Pressures leading to social unrest

By 2010 more than 50% of the world's population will be living in urban rather than rural environments, leading to social deprivation and "new instability risks", and the growth of shanty towns. By 2035, that figure will rise to 60%. Migration will increase. Globalisation may lead to levels of international integration that effectively bring inter-state warfare to an end. But it may lead to "inter-communal conflict" - communities with shared interests transcending national boundaries and resorting to the use of violence.

Population and Resources

The global population is likely to grow to 8.5bn in 2035, with less developed countries accounting for 98% of that. Some 87% of people under the age of 25 live in the developing world. Demographic trends, which will exacerbate economic and social tensions, have serious implications for the environment - including the provision of clean water and other resources - and for international relations. The population of sub-Saharan Africa will increase over the period by 81%, and that of Middle Eastern countries by 132%.

The Middle East

The massive population growth will mean the Middle East, and to a lesser extent north Africa, will remain highly unstable, says the report. It singles out Saudi Arabia, the most lucrative market for British arms, with unemployment levels of 20% and a "youth bulge" in a state whose population has risen from 7 million to 27 million since 1980. "The expectations of growing numbers of young people [in the whole region] many of whom will be confronted by the prospect of endemic unemployment ... are unlikely to be met," says the report.

Islamic militancy

Resentment among young people in the face of unrepresentative regimes "will find outlets in political militancy, including radical political Islam whose concept of Umma, the global Islamic community, and resistance to capitalism may lie uneasily in an international system based on nation-states and global market forces", the report warns. The effects of such resentment will be expressed through the migration of youth populations and global communications, encouraging contacts between diaspora communities and their countries of origin.
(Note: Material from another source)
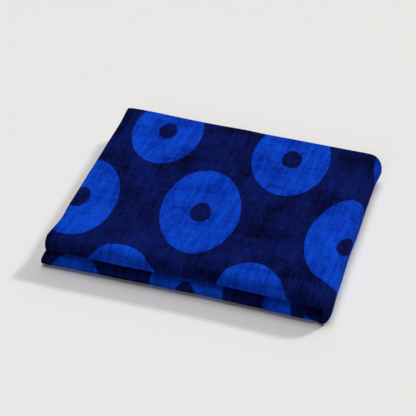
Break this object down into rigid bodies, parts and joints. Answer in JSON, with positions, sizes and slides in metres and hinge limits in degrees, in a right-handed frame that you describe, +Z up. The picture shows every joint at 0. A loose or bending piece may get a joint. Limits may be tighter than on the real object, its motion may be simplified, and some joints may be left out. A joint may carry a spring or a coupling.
{
  "type": "folded adire cloth",
  "caption": "Cotton cloth, indigo resist-dyed with bright discs that have dark centres, folded into a flat stack with plump front folds.",
  "frame": {"origin": "middle of the underside's box, on the surface the folded cloth lies on", "axes": "+X along the front folds towards the turned-over end, +Y from the front folds to the back, +Z up"},
  "size_m": [0.3132, 0.254, 0.0406],
  "materials": {
    "adire_cloth": "matte plain-woven cotton, cobalt discs on a mottled indigo ground"
  },
  "bodies": {
    "root": {"adire_cloth": "adire_cloth"}
  },
  "joints": []
}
Tension between the Islamic world and the west will remain, and may increasingly be targeted at China "whose new-found materialism, economic vibrancy, and institutionalised atheism, will be an anathema to orthodox Islam".

Iran

Iran will steadily grow in economic and demographic strength and its energy reserves and geographic location will give it substantial strategic leverage. However, its government could be transformed. "From the middle of the period," says the report, "the country, especially its high proportion of younger people, will want to benefit from increased access to globalisation and diversity, and it may be that Iran progressively, but unevenly, transforms...into a vibrant democracy."

Terrorism

Casualties and the amount of damage inflicted by terrorism will stay low compared to other forms of coercion and conflict. But acts of extreme violence, supported by elements within Islamist states, with media exploitation to maximise the impact of the "theatre of violence" will persist. A "terrorist coalition", the report says, including a wide range of reactionary and revolutionary rejectionists such as ultra-nationalists, religious groupings and even extreme environmentalists, might conduct a global campaign of greater intensity".

Climate change

There is "compelling evidence" to indicate that climate change is occurring and that the atmosphere will continue to warm at an unprecedented rate throughout the 21st century. It could lead to a reduction in north Atlantic salinity by increasing the freshwater runoff from the Arctic. This could affect the natural circulation of the north Atlantic by diminishing the warming effect of ocean currents on western Europe. "The drop in temperature might exceed that of the miniature ice age of the 17th and 18th centuries."